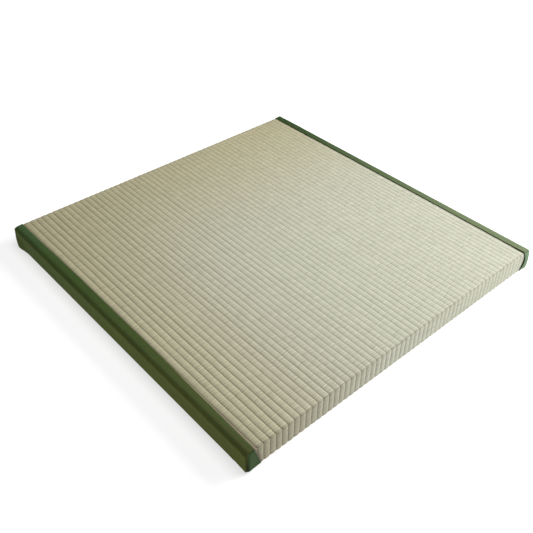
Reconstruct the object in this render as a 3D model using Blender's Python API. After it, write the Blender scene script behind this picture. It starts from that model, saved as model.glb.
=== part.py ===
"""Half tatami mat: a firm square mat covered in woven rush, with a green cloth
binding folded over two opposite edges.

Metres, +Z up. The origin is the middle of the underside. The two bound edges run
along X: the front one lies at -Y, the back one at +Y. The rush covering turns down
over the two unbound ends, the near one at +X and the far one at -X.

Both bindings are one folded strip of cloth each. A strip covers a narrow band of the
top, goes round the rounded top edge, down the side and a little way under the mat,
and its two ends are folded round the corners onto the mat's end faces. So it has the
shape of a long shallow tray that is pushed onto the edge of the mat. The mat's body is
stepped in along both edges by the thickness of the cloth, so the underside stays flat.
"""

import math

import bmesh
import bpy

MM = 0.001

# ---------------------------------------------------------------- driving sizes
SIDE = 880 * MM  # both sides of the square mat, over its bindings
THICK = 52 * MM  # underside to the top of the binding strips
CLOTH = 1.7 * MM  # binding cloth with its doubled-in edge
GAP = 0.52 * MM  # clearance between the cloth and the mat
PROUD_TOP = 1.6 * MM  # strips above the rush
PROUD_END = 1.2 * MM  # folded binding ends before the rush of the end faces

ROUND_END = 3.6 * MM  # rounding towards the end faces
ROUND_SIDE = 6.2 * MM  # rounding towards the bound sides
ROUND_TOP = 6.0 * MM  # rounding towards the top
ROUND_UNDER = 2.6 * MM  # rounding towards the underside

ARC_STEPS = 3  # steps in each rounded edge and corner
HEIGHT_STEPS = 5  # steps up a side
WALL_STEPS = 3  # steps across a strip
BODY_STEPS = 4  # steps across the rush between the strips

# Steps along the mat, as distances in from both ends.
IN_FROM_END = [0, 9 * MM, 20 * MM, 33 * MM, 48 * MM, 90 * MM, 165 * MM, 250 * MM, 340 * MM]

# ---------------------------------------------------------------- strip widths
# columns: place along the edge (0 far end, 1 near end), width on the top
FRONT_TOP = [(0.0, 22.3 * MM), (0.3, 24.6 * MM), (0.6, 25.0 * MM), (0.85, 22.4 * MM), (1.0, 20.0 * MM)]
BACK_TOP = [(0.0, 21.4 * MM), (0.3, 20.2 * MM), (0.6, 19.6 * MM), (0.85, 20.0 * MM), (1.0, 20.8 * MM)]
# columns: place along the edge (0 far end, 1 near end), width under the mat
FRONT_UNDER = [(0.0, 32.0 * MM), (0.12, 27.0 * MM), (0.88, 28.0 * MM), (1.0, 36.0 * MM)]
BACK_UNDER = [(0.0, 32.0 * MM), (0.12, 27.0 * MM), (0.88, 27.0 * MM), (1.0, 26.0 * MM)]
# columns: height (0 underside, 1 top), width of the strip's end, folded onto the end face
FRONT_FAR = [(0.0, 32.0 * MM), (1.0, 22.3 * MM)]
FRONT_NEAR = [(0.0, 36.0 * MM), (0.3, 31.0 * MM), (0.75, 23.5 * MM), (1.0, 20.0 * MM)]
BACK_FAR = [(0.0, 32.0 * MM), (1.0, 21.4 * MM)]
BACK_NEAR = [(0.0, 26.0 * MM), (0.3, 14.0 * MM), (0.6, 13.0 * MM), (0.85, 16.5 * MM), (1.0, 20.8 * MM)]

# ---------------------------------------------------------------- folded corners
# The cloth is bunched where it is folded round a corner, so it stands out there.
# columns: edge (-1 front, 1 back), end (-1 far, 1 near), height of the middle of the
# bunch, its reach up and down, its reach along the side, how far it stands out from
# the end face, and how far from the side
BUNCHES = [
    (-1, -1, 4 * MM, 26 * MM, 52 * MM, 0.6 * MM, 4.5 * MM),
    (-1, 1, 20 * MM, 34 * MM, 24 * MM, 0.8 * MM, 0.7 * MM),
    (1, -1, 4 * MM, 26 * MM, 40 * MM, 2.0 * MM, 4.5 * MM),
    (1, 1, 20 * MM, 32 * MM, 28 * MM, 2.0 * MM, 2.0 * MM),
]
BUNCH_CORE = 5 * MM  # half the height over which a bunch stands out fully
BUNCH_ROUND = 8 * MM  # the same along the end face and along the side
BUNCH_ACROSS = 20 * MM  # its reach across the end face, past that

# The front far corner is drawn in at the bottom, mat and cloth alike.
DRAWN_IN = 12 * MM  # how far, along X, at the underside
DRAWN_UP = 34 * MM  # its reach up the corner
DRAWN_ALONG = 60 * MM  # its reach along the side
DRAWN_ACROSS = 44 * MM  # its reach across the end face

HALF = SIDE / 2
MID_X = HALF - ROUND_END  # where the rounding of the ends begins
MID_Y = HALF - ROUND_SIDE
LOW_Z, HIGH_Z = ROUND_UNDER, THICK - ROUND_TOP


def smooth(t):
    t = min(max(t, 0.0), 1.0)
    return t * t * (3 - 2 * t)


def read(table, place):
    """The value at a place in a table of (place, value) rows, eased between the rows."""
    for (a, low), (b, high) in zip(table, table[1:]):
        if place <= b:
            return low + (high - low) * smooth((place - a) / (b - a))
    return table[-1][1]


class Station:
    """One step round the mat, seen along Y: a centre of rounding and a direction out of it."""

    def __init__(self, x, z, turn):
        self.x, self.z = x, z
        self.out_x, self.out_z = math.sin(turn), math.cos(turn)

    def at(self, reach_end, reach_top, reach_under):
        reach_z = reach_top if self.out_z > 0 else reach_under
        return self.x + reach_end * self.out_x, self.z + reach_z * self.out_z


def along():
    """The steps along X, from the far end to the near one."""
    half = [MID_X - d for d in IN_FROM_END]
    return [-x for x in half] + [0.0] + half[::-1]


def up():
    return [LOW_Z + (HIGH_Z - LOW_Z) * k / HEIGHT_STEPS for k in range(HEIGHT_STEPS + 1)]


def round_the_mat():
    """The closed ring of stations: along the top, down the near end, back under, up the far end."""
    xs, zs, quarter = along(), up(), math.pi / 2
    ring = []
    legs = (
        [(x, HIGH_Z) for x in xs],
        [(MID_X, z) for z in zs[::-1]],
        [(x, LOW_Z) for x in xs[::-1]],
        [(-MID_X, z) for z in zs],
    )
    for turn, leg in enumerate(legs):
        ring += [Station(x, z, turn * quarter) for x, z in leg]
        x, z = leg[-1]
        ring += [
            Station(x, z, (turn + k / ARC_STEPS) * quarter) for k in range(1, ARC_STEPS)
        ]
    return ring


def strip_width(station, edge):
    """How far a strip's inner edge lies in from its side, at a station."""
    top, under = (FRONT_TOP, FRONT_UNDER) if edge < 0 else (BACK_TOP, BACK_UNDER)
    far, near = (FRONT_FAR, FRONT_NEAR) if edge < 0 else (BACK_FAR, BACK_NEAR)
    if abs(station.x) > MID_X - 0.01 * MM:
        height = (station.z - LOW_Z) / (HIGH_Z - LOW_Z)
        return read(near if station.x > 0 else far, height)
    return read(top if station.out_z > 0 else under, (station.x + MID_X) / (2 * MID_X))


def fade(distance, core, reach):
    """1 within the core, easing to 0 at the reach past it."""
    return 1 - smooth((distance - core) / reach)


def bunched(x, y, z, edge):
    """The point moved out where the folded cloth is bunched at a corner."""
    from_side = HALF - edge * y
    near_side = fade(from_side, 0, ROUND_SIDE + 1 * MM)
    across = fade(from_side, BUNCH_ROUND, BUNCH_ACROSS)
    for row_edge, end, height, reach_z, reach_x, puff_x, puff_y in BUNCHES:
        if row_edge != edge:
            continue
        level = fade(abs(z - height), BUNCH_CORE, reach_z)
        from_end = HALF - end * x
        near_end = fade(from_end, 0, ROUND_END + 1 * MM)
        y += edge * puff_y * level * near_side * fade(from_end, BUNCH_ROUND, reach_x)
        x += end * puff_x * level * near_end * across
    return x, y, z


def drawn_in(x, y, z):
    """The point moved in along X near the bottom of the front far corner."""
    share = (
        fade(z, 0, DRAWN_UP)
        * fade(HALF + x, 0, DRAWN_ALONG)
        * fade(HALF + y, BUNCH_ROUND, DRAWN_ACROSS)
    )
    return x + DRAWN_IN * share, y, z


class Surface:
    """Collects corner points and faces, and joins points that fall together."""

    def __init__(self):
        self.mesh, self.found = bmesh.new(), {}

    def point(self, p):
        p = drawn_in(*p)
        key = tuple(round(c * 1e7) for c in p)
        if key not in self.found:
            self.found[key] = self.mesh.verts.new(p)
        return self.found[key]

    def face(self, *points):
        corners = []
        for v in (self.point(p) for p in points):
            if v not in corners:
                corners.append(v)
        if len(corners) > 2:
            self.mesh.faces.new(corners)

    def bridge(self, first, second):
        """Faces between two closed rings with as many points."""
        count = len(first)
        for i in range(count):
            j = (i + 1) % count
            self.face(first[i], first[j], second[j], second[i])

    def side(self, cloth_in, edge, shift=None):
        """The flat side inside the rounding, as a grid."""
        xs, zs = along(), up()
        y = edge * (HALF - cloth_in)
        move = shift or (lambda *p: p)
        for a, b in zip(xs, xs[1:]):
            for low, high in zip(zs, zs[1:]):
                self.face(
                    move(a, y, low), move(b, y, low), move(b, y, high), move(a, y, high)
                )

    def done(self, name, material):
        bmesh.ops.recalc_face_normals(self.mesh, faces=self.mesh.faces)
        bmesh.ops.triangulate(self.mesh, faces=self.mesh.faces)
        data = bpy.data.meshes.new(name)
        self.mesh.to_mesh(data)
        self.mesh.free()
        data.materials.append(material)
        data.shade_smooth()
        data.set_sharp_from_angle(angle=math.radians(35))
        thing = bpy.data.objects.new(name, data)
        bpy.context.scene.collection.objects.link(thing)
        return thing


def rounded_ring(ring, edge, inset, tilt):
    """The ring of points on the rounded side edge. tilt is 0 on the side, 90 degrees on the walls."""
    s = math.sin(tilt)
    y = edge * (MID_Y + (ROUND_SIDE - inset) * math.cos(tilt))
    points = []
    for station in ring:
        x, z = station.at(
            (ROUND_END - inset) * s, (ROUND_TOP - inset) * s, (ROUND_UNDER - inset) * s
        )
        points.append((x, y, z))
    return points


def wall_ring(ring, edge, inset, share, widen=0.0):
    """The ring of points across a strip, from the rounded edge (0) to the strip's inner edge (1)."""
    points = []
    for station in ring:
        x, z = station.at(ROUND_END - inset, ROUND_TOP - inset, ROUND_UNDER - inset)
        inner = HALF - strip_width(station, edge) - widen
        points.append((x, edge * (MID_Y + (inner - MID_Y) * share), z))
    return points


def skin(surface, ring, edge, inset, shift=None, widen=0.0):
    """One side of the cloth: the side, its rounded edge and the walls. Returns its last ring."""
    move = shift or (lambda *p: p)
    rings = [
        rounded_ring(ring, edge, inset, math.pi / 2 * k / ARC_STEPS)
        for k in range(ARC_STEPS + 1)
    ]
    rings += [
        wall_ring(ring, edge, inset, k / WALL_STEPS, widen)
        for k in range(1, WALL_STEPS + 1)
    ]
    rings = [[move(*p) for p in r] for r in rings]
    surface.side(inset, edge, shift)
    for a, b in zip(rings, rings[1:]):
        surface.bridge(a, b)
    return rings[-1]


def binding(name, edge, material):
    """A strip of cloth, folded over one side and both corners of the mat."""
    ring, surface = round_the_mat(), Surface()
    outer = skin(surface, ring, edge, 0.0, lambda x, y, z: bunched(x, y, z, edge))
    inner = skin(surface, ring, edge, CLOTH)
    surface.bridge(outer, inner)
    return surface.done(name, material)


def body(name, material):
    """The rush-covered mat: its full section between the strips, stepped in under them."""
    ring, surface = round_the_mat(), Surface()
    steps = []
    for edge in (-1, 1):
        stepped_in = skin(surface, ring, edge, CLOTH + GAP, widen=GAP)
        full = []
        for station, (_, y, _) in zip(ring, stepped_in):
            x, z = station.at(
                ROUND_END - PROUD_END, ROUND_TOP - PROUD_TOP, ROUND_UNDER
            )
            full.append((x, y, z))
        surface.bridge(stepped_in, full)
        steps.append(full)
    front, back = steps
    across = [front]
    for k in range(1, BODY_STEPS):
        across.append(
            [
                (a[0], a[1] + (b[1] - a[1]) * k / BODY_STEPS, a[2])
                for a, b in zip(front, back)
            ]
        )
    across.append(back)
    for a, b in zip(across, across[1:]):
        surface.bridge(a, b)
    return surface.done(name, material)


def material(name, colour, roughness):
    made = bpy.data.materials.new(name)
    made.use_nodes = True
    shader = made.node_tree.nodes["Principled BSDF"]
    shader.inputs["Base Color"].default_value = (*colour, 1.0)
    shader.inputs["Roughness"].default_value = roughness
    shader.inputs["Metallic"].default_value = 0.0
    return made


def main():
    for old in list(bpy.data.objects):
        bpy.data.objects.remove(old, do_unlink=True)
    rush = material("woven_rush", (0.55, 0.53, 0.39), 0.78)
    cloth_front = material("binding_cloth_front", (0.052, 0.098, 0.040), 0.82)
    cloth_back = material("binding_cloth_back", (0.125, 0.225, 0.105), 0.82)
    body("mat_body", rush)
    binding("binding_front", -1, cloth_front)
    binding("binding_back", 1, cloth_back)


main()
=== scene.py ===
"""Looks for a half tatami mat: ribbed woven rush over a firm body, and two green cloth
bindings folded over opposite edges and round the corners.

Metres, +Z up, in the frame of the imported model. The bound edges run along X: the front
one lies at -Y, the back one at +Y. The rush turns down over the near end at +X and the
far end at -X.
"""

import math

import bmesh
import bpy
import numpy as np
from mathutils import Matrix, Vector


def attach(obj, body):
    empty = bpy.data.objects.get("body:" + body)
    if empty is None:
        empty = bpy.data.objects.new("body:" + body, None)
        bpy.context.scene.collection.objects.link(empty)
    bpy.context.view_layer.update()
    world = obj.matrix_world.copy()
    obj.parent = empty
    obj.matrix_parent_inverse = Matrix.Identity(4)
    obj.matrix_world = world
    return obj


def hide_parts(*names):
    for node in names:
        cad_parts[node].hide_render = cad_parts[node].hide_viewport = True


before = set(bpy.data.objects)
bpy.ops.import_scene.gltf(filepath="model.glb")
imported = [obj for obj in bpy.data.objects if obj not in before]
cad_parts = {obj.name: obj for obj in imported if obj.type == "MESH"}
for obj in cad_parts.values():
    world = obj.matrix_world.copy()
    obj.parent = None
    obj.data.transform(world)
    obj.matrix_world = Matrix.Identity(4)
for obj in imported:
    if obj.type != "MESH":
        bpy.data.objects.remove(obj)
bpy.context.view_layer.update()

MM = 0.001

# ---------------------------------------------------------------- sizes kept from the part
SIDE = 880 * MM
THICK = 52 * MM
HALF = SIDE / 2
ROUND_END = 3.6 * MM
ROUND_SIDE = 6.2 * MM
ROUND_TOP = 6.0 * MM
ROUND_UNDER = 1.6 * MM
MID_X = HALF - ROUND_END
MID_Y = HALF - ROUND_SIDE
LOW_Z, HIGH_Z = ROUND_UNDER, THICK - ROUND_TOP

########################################

• Task prompt
From the opening line of the data above through the line that contains "over the two", please print each line as it stands and only those lines.

• Result of this exercise
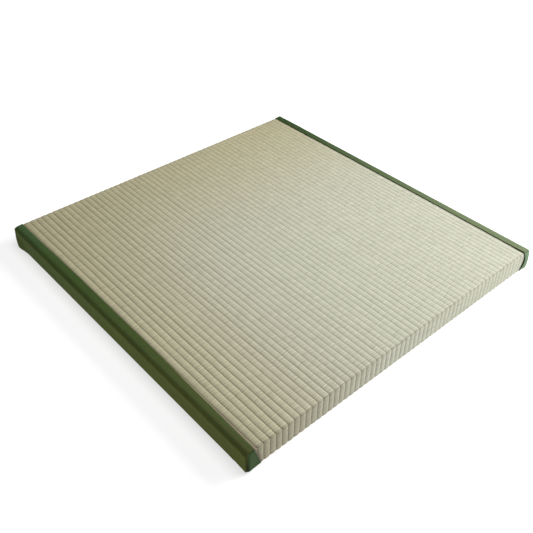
Reconstruct the object in this render as a 3D model using Blender's Python API. After it, write the Blender scene script behind this picture. It starts from that model, saved as model.glb.
=== part.py ===
"""Half tatami mat: a firm square mat covered in woven rush, with a green cloth
binding folded over two opposite edges.

Metres, +Z up. The origin is the middle of the underside. The two bound edges run
along X: the front one lies at -Y, the back one at +Y. The rush covering turns down
over the two unbound ends, the near one at +X and the far one at -X.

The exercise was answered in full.